Dataset rows —
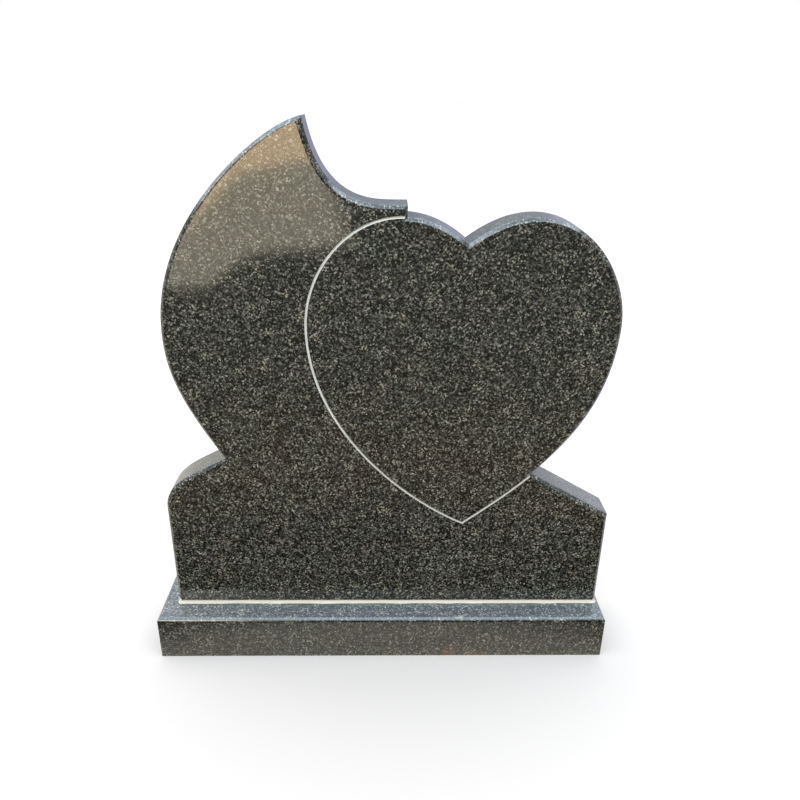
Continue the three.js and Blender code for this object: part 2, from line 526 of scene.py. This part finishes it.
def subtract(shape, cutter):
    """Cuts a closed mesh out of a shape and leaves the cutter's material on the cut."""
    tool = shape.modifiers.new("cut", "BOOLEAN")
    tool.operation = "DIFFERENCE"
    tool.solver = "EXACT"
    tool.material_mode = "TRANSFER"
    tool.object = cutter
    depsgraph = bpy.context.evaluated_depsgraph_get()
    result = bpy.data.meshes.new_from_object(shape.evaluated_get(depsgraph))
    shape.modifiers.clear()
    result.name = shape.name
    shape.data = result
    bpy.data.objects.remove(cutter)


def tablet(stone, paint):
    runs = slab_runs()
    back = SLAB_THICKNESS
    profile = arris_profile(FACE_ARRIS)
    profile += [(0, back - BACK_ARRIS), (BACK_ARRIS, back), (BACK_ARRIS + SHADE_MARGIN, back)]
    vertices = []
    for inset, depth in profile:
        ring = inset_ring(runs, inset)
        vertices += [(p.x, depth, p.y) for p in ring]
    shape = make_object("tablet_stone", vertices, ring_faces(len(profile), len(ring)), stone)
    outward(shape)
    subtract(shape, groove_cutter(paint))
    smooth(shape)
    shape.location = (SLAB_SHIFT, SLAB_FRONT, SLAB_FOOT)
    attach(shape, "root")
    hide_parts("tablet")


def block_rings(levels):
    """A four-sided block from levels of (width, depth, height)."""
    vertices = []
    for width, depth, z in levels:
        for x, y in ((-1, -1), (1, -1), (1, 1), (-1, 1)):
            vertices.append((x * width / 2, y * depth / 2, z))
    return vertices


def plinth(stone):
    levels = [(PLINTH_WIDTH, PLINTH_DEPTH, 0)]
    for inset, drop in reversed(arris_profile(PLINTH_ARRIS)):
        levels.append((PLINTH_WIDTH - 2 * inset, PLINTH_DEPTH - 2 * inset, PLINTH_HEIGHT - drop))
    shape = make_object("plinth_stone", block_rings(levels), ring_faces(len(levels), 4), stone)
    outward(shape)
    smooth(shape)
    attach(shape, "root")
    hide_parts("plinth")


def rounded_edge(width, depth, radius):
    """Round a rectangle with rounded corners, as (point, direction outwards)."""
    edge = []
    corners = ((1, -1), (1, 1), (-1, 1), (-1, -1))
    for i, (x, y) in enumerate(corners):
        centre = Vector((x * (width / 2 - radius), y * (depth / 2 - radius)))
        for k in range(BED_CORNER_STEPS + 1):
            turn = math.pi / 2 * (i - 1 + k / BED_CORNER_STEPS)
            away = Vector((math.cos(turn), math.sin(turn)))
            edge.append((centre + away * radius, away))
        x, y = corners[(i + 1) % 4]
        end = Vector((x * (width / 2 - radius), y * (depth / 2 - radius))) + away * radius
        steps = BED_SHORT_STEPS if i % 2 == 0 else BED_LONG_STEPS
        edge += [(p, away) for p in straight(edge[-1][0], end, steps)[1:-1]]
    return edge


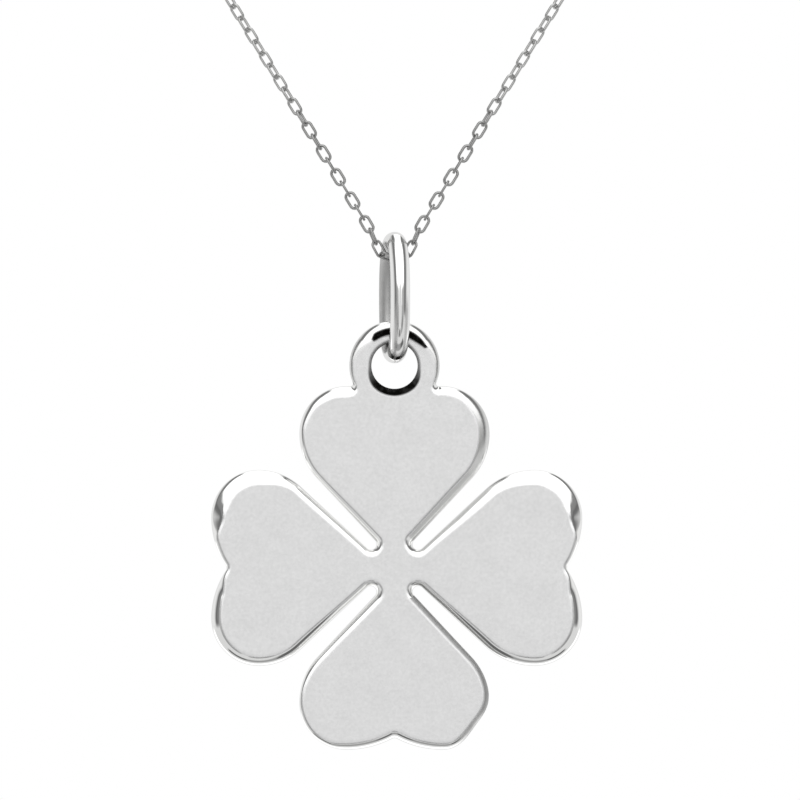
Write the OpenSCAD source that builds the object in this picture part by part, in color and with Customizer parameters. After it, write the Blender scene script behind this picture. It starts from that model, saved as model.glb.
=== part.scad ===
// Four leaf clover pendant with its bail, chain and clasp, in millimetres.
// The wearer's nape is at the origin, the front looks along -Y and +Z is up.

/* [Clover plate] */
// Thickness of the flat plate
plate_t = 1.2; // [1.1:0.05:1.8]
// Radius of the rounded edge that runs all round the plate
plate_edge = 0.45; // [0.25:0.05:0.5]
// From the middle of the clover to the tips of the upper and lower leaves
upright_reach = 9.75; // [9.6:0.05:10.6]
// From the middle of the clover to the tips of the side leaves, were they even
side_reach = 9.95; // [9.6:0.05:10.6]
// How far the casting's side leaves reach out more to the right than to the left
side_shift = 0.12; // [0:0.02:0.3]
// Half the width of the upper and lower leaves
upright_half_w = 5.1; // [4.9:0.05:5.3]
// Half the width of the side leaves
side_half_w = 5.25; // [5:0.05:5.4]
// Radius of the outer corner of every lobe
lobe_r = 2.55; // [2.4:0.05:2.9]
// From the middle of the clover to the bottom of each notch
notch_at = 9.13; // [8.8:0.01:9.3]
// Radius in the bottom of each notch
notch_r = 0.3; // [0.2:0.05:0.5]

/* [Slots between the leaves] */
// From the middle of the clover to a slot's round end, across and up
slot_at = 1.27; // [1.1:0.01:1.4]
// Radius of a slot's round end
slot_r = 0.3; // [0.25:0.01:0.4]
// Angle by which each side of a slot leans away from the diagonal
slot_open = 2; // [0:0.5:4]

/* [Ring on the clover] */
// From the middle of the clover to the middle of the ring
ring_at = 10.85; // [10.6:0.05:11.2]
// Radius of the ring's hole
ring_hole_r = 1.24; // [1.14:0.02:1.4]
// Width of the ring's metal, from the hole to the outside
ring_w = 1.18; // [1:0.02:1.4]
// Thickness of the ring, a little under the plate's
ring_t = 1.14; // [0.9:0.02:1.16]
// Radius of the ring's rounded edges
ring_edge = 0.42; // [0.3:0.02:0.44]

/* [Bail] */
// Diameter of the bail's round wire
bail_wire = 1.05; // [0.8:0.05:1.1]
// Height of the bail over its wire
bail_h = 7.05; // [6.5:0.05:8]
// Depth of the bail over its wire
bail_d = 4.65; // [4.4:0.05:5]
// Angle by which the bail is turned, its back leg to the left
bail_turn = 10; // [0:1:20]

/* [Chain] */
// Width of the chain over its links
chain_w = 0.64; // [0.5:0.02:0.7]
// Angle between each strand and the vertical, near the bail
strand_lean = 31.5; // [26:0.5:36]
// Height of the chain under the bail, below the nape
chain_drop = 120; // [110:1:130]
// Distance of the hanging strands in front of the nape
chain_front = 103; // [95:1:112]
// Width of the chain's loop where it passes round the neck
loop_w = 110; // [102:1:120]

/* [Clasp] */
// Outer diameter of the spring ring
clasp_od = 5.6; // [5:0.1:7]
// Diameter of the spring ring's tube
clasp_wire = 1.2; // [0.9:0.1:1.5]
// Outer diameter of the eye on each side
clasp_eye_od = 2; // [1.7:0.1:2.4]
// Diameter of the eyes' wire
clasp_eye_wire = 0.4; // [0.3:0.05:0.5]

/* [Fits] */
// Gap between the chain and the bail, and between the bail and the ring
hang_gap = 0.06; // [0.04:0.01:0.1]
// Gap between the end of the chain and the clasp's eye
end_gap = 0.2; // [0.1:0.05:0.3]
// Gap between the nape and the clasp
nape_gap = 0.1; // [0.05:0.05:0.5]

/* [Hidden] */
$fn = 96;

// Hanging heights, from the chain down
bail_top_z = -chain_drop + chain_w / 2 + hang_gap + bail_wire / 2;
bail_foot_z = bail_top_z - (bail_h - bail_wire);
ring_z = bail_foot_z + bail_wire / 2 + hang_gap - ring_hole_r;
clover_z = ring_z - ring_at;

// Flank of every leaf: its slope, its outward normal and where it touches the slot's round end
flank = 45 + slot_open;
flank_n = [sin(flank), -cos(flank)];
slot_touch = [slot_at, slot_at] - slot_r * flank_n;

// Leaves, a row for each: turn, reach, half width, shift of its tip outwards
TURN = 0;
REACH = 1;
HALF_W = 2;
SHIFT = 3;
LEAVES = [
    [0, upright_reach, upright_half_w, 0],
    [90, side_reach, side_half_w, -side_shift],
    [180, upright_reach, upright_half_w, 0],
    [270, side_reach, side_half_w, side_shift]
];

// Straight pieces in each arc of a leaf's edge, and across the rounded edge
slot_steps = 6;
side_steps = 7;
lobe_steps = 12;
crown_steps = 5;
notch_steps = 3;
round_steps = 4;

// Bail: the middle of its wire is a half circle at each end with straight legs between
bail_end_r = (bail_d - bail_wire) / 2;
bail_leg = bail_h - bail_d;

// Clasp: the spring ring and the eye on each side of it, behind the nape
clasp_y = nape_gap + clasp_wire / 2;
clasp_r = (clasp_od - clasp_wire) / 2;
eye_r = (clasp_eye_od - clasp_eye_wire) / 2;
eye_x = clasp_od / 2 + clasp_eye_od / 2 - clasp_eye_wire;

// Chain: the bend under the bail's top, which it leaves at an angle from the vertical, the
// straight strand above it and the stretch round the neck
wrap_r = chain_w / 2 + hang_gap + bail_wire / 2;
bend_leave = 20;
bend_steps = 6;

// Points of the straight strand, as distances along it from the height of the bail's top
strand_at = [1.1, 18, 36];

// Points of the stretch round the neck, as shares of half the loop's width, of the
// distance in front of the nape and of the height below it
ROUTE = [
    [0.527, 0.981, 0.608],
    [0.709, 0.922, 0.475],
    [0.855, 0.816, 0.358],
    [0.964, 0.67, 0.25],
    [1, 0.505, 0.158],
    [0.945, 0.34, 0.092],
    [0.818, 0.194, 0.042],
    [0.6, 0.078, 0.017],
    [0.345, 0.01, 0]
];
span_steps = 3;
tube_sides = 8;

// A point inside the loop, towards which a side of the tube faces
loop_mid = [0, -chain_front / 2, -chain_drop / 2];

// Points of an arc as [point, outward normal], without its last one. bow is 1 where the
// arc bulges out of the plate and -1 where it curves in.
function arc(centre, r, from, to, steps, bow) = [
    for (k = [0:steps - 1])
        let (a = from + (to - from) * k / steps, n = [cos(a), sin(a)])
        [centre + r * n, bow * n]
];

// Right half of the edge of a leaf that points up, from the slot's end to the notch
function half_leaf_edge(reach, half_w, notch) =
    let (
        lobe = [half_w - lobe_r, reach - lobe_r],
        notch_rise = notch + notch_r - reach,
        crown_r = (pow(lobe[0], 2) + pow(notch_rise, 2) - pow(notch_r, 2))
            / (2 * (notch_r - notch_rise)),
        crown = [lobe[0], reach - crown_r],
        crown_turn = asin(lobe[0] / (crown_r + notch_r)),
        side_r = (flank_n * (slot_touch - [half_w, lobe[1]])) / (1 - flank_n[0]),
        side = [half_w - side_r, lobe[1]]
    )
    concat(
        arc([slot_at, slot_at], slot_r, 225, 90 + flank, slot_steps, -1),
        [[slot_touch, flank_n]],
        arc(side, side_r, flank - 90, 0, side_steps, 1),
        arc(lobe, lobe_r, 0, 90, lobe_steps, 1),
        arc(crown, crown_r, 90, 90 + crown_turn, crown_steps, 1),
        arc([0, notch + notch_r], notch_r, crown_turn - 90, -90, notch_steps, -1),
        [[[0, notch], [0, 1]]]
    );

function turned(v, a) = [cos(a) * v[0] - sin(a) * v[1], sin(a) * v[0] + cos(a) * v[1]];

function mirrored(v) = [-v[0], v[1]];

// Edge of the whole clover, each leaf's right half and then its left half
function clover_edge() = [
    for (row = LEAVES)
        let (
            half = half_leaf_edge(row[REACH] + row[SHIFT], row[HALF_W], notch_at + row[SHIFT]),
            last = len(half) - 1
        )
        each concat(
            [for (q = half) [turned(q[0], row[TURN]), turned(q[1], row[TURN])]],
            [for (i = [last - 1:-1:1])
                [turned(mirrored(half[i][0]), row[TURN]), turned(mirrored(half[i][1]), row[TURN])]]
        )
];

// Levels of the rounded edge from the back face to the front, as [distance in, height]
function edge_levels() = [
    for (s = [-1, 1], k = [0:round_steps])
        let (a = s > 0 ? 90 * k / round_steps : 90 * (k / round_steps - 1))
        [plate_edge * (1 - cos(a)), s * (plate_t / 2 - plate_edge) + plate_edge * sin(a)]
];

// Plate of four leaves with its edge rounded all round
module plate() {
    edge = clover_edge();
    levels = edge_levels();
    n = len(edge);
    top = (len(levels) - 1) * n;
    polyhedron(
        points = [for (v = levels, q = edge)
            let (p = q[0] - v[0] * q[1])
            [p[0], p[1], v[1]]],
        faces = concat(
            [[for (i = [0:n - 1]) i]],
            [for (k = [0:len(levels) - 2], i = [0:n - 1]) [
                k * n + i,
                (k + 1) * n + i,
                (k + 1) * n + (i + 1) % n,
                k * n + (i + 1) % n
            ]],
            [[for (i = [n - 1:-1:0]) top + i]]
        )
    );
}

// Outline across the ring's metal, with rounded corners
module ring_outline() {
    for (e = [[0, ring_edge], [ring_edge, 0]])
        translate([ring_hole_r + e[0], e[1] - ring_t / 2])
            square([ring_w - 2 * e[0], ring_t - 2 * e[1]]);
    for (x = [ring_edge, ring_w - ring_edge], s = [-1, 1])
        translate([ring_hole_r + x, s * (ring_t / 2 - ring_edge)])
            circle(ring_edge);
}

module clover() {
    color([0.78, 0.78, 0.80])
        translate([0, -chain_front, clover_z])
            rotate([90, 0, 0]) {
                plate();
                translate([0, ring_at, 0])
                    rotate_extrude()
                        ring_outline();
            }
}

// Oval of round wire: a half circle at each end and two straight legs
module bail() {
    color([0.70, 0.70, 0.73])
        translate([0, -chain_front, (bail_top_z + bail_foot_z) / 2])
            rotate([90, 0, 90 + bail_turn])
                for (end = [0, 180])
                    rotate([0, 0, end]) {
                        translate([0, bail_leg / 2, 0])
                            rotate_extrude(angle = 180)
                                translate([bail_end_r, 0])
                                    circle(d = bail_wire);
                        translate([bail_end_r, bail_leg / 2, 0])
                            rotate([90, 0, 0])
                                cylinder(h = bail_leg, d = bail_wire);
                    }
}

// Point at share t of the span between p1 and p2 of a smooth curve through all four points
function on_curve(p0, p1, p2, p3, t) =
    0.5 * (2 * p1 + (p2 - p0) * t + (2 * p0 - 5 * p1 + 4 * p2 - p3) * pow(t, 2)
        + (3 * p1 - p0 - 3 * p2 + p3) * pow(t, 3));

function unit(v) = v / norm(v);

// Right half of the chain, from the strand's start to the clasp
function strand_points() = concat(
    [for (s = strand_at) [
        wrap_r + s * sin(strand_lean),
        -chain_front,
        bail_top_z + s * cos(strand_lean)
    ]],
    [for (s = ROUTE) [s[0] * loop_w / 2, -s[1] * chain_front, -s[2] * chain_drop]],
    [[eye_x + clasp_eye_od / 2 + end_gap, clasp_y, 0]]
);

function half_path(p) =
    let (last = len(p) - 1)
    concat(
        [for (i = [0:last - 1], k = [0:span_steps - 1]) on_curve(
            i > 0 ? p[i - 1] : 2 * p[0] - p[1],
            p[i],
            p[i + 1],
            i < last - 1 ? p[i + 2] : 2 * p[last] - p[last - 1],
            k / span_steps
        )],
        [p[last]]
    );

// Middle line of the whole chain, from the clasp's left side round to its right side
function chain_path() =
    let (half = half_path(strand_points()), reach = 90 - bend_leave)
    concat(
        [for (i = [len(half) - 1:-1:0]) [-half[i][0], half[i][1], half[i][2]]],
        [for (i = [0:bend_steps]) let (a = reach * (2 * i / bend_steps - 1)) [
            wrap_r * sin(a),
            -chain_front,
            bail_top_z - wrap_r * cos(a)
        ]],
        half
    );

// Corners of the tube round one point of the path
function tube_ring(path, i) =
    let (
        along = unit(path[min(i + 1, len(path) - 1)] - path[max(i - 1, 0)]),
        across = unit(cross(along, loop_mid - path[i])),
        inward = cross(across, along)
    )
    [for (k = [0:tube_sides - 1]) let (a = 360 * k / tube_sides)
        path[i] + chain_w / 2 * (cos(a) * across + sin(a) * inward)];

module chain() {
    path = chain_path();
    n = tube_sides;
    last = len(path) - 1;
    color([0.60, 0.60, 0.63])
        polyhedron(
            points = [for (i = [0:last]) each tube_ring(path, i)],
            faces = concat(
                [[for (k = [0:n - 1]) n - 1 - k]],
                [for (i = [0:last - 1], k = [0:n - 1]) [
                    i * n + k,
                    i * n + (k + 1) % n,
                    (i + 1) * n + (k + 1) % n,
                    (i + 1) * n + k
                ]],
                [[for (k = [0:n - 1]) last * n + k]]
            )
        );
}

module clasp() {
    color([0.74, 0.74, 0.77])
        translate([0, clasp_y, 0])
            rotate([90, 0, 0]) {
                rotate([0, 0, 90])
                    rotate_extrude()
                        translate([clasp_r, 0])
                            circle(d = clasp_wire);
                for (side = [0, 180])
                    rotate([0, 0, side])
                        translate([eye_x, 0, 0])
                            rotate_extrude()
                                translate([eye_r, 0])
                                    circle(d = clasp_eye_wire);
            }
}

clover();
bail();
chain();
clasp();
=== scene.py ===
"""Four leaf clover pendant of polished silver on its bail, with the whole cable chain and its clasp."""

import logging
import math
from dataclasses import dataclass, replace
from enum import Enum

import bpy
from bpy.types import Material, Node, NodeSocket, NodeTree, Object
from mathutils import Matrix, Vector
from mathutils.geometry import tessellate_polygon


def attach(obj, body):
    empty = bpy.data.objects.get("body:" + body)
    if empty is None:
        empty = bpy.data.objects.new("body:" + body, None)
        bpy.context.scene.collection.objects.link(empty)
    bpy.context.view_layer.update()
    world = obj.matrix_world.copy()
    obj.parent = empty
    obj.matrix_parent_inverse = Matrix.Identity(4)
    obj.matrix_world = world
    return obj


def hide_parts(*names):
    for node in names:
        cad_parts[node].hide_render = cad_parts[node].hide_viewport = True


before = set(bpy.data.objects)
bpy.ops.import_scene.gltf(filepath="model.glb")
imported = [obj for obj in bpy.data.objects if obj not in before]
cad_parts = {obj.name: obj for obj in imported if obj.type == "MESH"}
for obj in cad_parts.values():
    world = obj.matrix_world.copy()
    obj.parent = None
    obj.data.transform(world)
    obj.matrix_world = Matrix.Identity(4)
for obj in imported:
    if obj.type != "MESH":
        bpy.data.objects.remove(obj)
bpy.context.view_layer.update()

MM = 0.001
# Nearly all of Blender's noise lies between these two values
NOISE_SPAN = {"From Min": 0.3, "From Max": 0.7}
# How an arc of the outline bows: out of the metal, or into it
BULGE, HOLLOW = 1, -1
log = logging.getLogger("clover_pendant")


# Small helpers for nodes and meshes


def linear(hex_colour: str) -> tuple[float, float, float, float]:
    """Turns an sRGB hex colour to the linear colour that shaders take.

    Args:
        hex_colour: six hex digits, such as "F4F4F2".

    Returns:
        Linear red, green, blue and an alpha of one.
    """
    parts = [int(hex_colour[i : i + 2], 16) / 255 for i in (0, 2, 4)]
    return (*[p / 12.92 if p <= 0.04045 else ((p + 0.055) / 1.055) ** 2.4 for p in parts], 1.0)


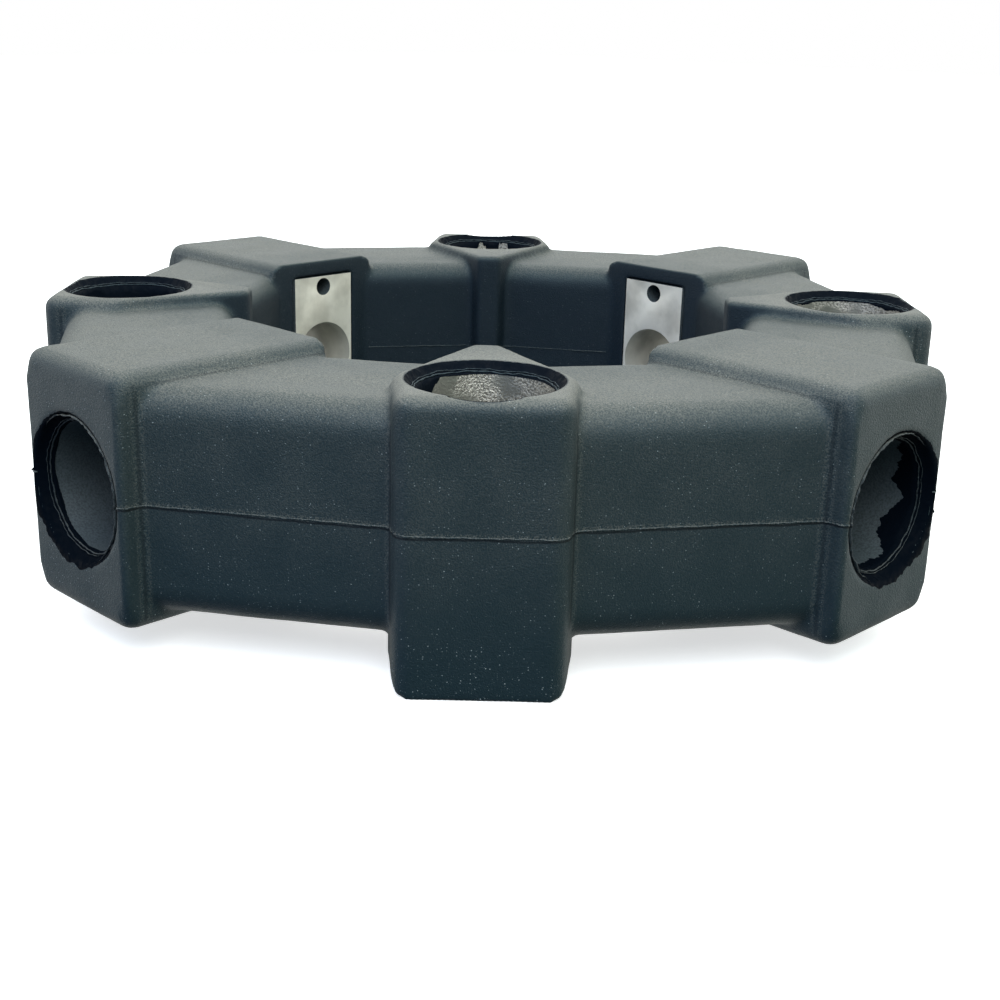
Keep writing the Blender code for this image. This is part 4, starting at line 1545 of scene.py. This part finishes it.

PROMPT —
Return nothing but the lines from the start of the listing above through the line containing "return vertices", exactly as given.

WRITTEN RESPONSE —
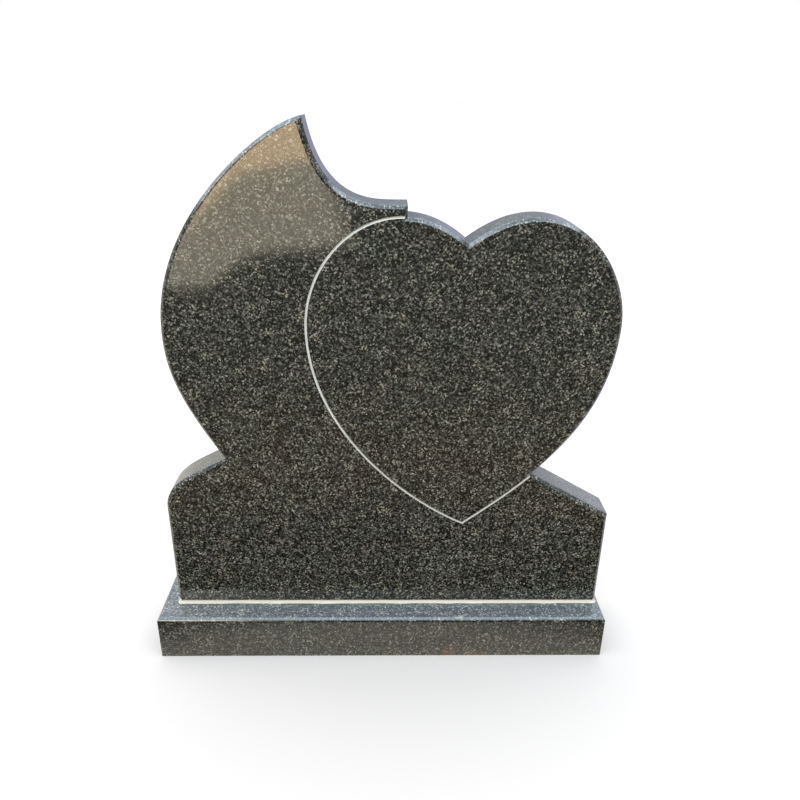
Continue the three.js and Blender code for this object: part 2, from line 526 of scene.py. This part finishes it.
def subtract(shape, cutter):
    """Cuts a closed mesh out of a shape and leaves the cutter's material on the cut."""
    tool = shape.modifiers.new("cut", "BOOLEAN")
    tool.operation = "DIFFERENCE"
    tool.solver = "EXACT"
    tool.material_mode = "TRANSFER"
    tool.object = cutter
    depsgraph = bpy.context.evaluated_depsgraph_get()
    result = bpy.data.meshes.new_from_object(shape.evaluated_get(depsgraph))
    shape.modifiers.clear()
    result.name = shape.name
    shape.data = result
    bpy.data.objects.remove(cutter)


def tablet(stone, paint):
    runs = slab_runs()
    back = SLAB_THICKNESS
    profile = arris_profile(FACE_ARRIS)
    profile += [(0, back - BACK_ARRIS), (BACK_ARRIS, back), (BACK_ARRIS + SHADE_MARGIN, back)]
    vertices = []
    for inset, depth in profile:
        ring = inset_ring(runs, inset)
        vertices += [(p.x, depth, p.y) for p in ring]
    shape = make_object("tablet_stone", vertices, ring_faces(len(profile), len(ring)), stone)
    outward(shape)
    subtract(shape, groove_cutter(paint))
    smooth(shape)
    shape.location = (SLAB_SHIFT, SLAB_FRONT, SLAB_FOOT)
    attach(shape, "root")
    hide_parts("tablet")


def block_rings(levels):
    """A four-sided block from levels of (width, depth, height)."""
    vertices = []
    for width, depth, z in levels:
        for x, y in ((-1, -1), (1, -1), (1, 1), (-1, 1)):
            vertices.append((x * width / 2, y * depth / 2, z))
    return vertices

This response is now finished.